Most of the activity last week was customary for opening a session. We acknowledged the loss of former colleagues over the course of the year and honored their memories. This is certainly a most somber time in our state, and the capitol family has not been spared.
One significant loss last month was that of former governor William Winter, who died at his home in Jackson on December 18.
As a freshman Representative, I was witness to one of the most important efforts ever undertaken by state government, and it was led by Governor Winter – the Education Reform Act of 1982. My deskmate was Rep. Guy Williams, a subcommittee Chair of Education. So, I had a front row seat for the legislative wrangling that resulted in public kindergartens for all, among other important, historic measures to improve public education. This act also helped assure air conditioning for public schools and other much needed improvements.
Here’s what I learned from the wise Governor Winter: You can accomplish a lot of good if you are willing to listen to others’ concerns and work together for solutions to problems. In the Legislature, it also helps to have a strong grasp on the rules that govern the schedules, protocols, and processes involved in passing legislation – especially controversial legislation. Those skills still yield positive results, and they are needed today perhaps more than ever.
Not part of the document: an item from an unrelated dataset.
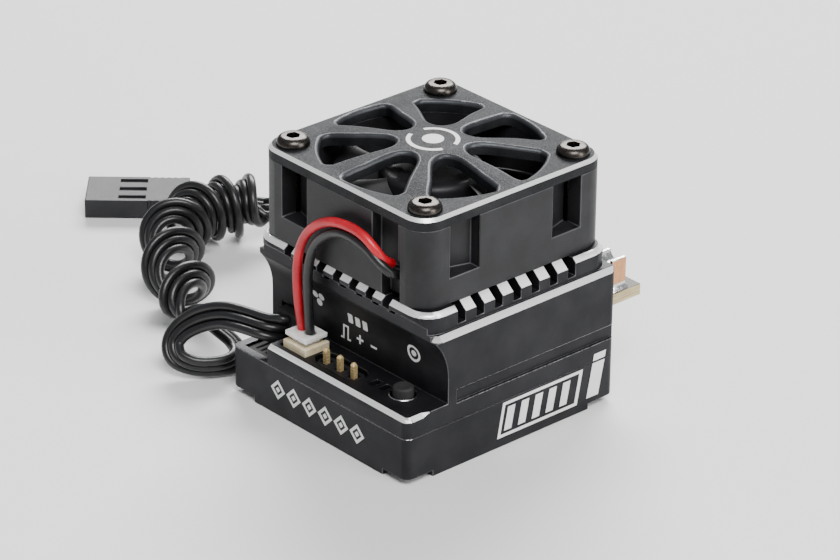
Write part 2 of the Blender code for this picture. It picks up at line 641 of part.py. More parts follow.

It was my privilege to request that the House adjourn in memory of Governor Winter on Tuesday. It gave us an opportunity to honorably review some of the great achievements of his life, not only in the area of public education, but also in the area of preserving the history of all the people of our great state.
It is my sincere hope that we can continue to honor his legacy by strengthening our public school system, making sure no remnants of racial discrimination remain in our statutes, and practicing a congenial work atmosphere among all of us, no matter our political affiliations.
As Abraham Lincoln said over 150 years ago, “A house divided against itself cannot stand.”